■ **PROVIDED DATA**:
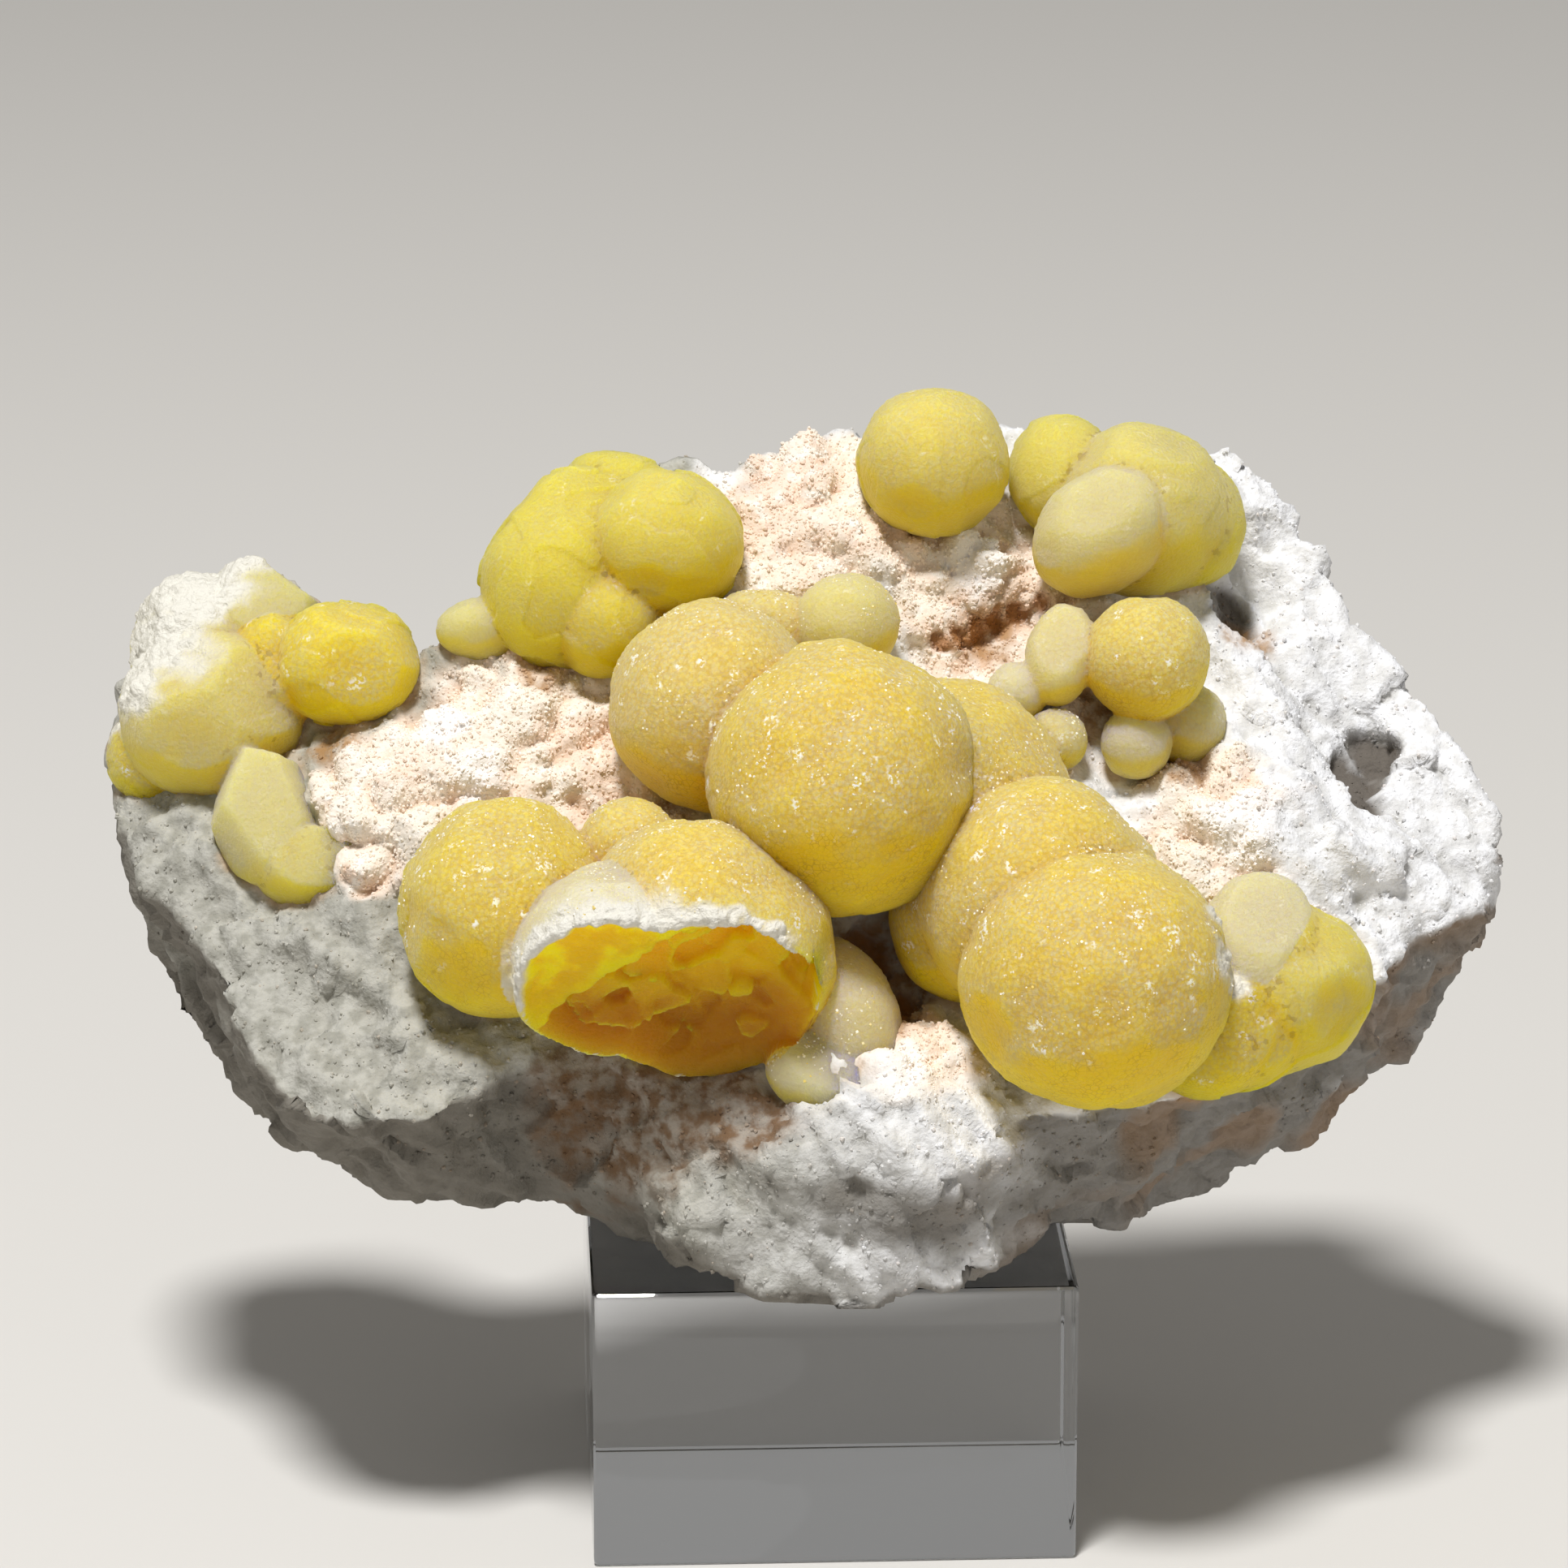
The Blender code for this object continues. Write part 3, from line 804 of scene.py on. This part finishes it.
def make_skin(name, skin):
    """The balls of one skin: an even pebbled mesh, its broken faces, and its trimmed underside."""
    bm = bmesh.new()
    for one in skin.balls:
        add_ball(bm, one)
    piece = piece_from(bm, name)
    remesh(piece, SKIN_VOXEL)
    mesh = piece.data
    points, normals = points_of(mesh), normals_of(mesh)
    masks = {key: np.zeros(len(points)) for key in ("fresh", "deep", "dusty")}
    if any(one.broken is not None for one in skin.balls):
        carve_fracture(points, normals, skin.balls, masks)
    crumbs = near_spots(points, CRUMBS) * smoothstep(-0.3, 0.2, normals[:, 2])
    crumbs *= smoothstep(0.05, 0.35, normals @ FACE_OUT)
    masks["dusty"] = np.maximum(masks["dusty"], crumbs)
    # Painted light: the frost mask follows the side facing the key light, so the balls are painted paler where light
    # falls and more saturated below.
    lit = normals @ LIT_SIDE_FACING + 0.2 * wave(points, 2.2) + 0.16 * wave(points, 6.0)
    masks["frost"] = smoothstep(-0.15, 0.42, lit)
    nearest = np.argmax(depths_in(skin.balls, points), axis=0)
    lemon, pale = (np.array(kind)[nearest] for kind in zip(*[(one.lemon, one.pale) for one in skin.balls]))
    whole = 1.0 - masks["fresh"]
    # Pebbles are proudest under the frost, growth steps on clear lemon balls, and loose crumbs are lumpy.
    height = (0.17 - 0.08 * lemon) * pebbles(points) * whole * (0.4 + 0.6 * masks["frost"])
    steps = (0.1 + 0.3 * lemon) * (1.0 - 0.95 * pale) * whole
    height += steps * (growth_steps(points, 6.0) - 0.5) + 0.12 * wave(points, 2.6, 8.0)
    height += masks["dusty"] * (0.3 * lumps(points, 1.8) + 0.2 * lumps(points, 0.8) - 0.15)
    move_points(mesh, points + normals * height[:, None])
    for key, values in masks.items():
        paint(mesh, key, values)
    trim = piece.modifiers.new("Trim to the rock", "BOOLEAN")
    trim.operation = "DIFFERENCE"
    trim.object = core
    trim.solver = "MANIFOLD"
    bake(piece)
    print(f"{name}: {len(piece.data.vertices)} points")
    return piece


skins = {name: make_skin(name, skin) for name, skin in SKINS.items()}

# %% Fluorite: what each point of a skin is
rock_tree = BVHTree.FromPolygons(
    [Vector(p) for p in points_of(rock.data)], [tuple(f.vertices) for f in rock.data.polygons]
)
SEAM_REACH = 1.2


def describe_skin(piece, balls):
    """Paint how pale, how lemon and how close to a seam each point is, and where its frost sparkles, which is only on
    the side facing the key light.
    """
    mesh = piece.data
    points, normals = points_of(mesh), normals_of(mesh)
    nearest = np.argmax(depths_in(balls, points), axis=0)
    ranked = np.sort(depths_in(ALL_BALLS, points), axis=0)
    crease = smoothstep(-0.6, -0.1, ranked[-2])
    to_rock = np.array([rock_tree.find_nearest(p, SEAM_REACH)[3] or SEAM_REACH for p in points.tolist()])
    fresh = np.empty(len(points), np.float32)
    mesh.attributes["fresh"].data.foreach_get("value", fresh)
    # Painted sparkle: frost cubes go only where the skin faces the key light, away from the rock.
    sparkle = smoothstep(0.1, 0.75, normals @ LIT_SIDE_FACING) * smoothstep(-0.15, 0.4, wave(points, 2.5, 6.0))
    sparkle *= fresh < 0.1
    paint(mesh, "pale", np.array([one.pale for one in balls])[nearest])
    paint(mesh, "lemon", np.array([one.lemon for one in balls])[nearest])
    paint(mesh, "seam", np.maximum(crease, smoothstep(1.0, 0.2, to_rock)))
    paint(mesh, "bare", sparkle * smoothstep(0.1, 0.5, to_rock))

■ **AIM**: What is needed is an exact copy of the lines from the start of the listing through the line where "make_skin(name, skin) for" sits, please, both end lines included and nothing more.

■ **PROBLEM SOLUTION**:
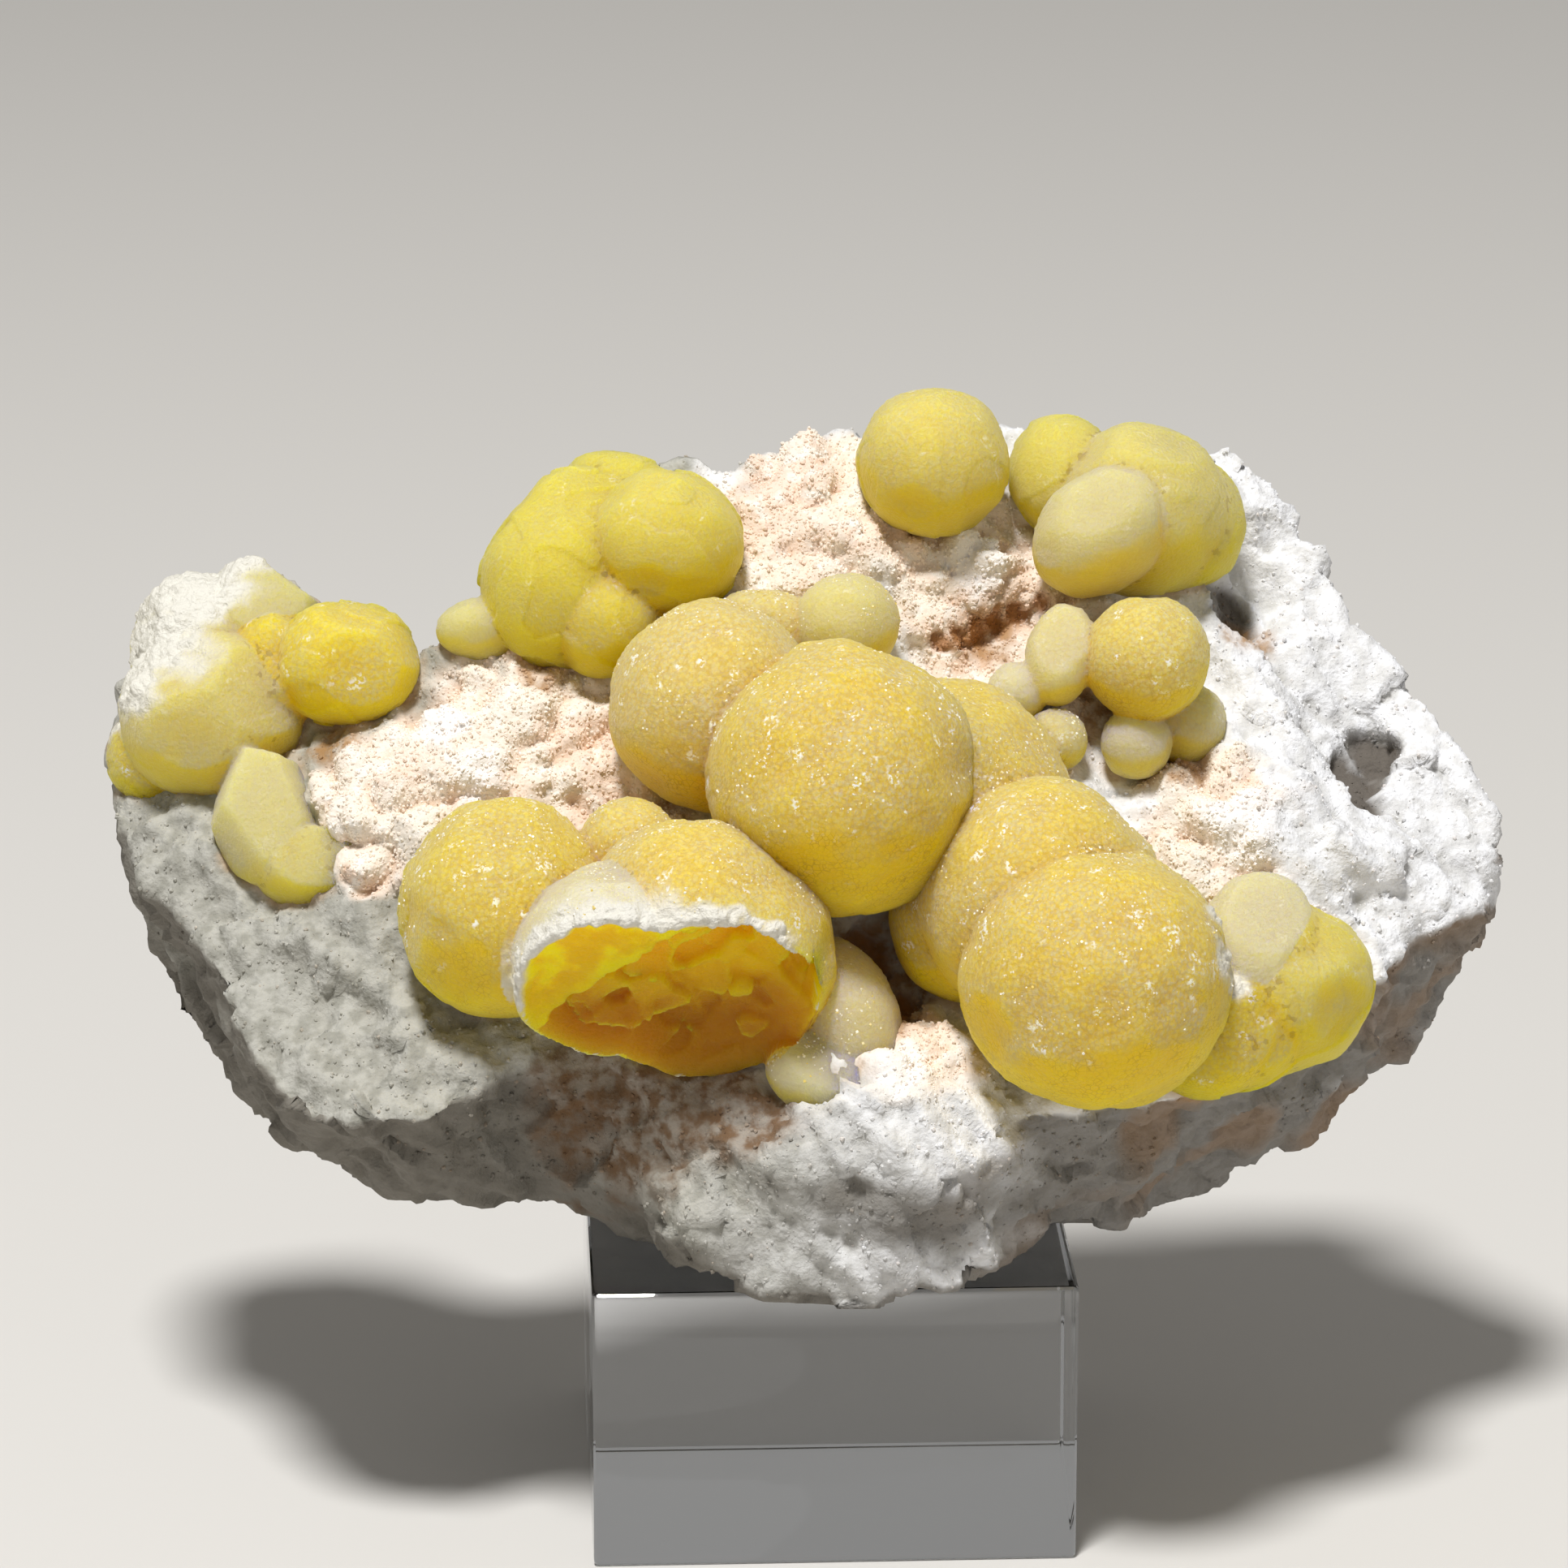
The Blender code for this object continues. Write part 3, from line 804 of scene.py on. This part finishes it.
def make_skin(name, skin):
    """The balls of one skin: an even pebbled mesh, its broken faces, and its trimmed underside."""
    bm = bmesh.new()
    for one in skin.balls:
        add_ball(bm, one)
    piece = piece_from(bm, name)
    remesh(piece, SKIN_VOXEL)
    mesh = piece.data
    points, normals = points_of(mesh), normals_of(mesh)
    masks = {key: np.zeros(len(points)) for key in ("fresh", "deep", "dusty")}
    if any(one.broken is not None for one in skin.balls):
        carve_fracture(points, normals, skin.balls, masks)
    crumbs = near_spots(points, CRUMBS) * smoothstep(-0.3, 0.2, normals[:, 2])
    crumbs *= smoothstep(0.05, 0.35, normals @ FACE_OUT)
    masks["dusty"] = np.maximum(masks["dusty"], crumbs)
    # Painted light: the frost mask follows the side facing the key light, so the balls are painted paler where light
    # falls and more saturated below.
    lit = normals @ LIT_SIDE_FACING + 0.2 * wave(points, 2.2) + 0.16 * wave(points, 6.0)
    masks["frost"] = smoothstep(-0.15, 0.42, lit)
    nearest = np.argmax(depths_in(skin.balls, points), axis=0)
    lemon, pale = (np.array(kind)[nearest] for kind in zip(*[(one.lemon, one.pale) for one in skin.balls]))
    whole = 1.0 - masks["fresh"]
    # Pebbles are proudest under the frost, growth steps on clear lemon balls, and loose crumbs are lumpy.
    height = (0.17 - 0.08 * lemon) * pebbles(points) * whole * (0.4 + 0.6 * masks["frost"])
    steps = (0.1 + 0.3 * lemon) * (1.0 - 0.95 * pale) * whole
    height += steps * (growth_steps(points, 6.0) - 0.5) + 0.12 * wave(points, 2.6, 8.0)
    height += masks["dusty"] * (0.3 * lumps(points, 1.8) + 0.2 * lumps(points, 0.8) - 0.15)
    move_points(mesh, points + normals * height[:, None])
    for key, values in masks.items():
        paint(mesh, key, values)
    trim = piece.modifiers.new("Trim to the rock", "BOOLEAN")
    trim.operation = "DIFFERENCE"
    trim.object = core
    trim.solver = "MANIFOLD"
    bake(piece)
    print(f"{name}: {len(piece.data.vertices)} points")
    return piece


skins = {name: make_skin(name, skin) for name, skin in SKINS.items()}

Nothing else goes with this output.